### Recorded information
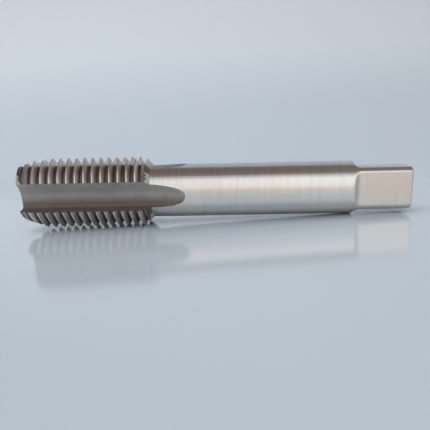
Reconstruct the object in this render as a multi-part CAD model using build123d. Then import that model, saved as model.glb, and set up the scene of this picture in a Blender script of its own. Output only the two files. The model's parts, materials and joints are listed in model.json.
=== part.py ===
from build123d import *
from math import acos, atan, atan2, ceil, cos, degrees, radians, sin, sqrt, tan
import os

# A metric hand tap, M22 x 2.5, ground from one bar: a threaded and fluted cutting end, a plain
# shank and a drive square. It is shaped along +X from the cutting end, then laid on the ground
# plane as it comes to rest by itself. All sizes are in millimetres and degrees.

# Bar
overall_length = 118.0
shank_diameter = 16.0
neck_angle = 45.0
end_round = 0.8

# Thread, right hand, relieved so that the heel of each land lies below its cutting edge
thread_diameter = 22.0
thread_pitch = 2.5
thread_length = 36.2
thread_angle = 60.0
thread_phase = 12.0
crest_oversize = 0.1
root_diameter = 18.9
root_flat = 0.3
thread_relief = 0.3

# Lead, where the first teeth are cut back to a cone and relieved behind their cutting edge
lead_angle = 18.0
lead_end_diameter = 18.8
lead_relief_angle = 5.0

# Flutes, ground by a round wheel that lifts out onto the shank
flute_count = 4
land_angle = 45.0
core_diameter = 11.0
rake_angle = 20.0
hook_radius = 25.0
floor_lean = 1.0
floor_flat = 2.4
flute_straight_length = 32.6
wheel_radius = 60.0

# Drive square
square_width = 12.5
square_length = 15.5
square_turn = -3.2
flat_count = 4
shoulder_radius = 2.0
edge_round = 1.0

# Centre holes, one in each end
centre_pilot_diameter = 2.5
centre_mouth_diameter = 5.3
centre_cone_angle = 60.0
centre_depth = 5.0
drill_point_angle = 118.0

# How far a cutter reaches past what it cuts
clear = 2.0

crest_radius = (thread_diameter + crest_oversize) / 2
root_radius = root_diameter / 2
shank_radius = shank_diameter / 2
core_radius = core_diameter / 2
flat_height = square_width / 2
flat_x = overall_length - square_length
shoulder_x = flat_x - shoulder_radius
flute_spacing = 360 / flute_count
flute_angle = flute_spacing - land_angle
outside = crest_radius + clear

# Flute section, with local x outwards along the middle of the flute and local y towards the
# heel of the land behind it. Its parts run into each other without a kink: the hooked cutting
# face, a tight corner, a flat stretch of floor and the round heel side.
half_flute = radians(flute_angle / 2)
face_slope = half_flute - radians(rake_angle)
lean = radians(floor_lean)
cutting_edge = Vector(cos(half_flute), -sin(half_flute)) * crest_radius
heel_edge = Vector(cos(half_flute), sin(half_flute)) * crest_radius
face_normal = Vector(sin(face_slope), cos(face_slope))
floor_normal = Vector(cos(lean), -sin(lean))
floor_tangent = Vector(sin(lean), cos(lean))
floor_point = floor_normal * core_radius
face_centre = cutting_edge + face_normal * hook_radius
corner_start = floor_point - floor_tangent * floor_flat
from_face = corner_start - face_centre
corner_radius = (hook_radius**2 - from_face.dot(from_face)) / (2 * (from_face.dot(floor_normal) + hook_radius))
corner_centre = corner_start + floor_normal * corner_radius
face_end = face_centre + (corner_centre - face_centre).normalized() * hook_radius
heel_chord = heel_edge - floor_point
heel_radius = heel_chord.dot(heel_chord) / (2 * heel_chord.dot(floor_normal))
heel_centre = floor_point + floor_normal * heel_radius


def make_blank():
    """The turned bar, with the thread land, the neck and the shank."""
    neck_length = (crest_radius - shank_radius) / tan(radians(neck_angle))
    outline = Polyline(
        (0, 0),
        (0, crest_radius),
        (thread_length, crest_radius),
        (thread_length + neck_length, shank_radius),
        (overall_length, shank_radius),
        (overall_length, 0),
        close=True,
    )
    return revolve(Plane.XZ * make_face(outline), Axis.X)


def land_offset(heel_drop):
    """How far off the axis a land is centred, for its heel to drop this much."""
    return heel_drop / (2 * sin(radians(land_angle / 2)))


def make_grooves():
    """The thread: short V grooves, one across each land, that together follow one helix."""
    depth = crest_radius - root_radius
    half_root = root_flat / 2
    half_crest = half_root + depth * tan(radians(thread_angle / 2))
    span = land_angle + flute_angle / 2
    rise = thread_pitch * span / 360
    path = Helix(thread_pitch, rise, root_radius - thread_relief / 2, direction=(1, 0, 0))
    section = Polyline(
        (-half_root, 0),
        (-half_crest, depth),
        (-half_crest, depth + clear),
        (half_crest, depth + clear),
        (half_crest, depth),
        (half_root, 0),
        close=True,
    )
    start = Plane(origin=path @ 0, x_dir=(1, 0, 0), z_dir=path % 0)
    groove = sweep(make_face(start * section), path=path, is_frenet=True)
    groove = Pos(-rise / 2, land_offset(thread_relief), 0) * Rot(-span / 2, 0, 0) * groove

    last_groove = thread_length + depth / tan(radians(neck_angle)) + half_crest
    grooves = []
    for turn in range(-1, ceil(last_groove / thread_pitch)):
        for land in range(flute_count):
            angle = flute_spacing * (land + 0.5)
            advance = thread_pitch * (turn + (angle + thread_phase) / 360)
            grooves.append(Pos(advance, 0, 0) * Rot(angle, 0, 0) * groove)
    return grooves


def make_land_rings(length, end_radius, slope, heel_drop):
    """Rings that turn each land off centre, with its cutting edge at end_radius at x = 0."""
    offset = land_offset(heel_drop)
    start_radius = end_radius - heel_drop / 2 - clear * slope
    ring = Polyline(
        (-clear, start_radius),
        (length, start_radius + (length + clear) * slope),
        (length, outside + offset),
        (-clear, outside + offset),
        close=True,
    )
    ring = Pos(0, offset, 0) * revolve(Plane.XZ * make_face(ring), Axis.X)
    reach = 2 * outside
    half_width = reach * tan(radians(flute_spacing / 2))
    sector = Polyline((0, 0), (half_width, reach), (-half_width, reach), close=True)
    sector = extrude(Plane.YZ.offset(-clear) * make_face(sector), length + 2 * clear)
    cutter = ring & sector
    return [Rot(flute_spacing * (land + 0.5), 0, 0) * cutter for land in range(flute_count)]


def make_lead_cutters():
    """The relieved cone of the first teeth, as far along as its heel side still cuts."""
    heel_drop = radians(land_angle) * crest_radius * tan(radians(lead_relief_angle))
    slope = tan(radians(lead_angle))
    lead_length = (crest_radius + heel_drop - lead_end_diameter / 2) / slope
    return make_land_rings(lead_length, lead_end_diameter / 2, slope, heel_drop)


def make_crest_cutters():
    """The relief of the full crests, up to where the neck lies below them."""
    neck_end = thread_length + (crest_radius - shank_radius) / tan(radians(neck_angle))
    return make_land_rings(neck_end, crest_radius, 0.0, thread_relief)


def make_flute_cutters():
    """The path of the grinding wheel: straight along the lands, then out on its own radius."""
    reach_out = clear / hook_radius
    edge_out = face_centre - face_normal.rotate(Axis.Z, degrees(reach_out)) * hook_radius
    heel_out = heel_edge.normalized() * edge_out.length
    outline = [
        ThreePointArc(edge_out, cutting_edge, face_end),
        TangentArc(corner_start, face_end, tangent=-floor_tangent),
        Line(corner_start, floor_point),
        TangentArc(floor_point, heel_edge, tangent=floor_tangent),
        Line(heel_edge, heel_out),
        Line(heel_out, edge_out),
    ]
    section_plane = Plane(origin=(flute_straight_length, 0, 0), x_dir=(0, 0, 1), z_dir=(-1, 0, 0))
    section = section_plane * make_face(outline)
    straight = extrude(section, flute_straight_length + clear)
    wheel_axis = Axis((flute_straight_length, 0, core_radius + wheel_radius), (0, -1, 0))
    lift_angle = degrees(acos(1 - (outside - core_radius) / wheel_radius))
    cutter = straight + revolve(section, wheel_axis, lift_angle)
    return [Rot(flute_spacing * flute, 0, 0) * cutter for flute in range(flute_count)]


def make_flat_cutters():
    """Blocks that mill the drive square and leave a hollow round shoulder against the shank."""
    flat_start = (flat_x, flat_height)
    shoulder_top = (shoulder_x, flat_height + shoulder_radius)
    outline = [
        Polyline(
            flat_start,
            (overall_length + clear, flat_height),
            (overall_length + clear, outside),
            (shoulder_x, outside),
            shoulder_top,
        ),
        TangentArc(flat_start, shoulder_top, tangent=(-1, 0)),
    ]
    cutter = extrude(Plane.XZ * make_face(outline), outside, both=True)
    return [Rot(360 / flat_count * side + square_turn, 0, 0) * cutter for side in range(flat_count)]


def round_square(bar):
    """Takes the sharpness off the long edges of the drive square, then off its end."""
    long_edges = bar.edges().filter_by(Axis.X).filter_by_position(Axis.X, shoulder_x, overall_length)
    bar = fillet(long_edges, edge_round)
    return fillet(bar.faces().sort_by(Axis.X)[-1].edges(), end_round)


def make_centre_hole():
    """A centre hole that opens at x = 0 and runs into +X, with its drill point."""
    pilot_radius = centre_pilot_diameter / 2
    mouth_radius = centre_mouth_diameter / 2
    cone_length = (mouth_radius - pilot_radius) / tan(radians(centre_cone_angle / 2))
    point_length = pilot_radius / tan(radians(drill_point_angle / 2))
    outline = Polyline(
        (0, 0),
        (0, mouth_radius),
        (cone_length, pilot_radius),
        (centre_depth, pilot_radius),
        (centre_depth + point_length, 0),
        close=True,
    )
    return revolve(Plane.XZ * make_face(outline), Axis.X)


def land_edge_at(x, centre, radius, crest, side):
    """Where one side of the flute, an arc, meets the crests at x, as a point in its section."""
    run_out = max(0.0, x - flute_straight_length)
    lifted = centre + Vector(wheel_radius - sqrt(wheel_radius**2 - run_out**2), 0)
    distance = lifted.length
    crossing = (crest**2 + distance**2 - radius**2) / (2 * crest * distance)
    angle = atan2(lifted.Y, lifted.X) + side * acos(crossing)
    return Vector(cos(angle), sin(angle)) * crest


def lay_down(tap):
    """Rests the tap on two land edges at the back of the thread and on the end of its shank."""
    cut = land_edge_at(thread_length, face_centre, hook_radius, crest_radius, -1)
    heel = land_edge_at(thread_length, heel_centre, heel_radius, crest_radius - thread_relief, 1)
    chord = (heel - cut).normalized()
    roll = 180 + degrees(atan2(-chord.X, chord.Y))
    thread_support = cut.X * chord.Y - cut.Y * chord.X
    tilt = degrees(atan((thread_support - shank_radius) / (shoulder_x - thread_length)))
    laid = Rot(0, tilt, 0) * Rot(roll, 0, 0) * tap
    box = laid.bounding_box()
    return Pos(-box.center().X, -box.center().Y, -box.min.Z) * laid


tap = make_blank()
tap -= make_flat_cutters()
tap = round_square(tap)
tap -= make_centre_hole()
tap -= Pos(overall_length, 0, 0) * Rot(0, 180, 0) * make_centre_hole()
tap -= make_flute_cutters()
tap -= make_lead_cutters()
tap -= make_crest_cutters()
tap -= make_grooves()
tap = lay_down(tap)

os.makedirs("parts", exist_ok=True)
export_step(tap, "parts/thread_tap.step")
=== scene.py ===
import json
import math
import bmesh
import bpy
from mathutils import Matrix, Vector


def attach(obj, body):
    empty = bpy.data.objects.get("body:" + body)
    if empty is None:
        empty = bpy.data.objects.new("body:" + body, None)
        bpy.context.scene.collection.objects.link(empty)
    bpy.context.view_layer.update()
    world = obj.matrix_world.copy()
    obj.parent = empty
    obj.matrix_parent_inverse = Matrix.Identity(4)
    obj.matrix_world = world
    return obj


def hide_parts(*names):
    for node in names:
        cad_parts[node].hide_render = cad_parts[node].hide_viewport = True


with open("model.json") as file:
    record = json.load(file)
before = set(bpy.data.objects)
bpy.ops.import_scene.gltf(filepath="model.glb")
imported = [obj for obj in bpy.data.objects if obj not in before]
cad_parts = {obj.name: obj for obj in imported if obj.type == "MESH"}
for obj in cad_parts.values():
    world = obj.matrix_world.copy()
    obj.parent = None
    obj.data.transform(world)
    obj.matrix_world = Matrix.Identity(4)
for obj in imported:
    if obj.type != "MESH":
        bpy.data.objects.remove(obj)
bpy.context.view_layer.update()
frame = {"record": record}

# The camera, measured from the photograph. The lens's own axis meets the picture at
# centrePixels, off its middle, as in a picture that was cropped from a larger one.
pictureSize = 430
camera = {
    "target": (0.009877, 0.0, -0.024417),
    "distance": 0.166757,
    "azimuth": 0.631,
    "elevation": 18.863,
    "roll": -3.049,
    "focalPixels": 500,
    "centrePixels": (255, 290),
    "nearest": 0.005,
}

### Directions
Retype exactly the lines above, from the one with "tap = make_blank()" through the one with "for node in", inclusive.

### Exercise result
tap = make_blank()
tap -= make_flat_cutters()
tap = round_square(tap)
tap -= make_centre_hole()
tap -= Pos(overall_length, 0, 0) * Rot(0, 180, 0) * make_centre_hole()
tap -= make_flute_cutters()
tap -= make_lead_cutters()
tap -= make_crest_cutters()
tap -= make_grooves()
tap = lay_down(tap)

os.makedirs("parts", exist_ok=True)
export_step(tap, "parts/thread_tap.step")
=== scene.py ===
import json
import math
import bmesh
import bpy
from mathutils import Matrix, Vector


def attach(obj, body):
    empty = bpy.data.objects.get("body:" + body)
    if empty is None:
        empty = bpy.data.objects.new("body:" + body, None)
        bpy.context.scene.collection.objects.link(empty)
    bpy.context.view_layer.update()
    world = obj.matrix_world.copy()
    obj.parent = empty
    obj.matrix_parent_inverse = Matrix.Identity(4)
    obj.matrix_world = world
    return obj


def hide_parts(*names):
    for node in names:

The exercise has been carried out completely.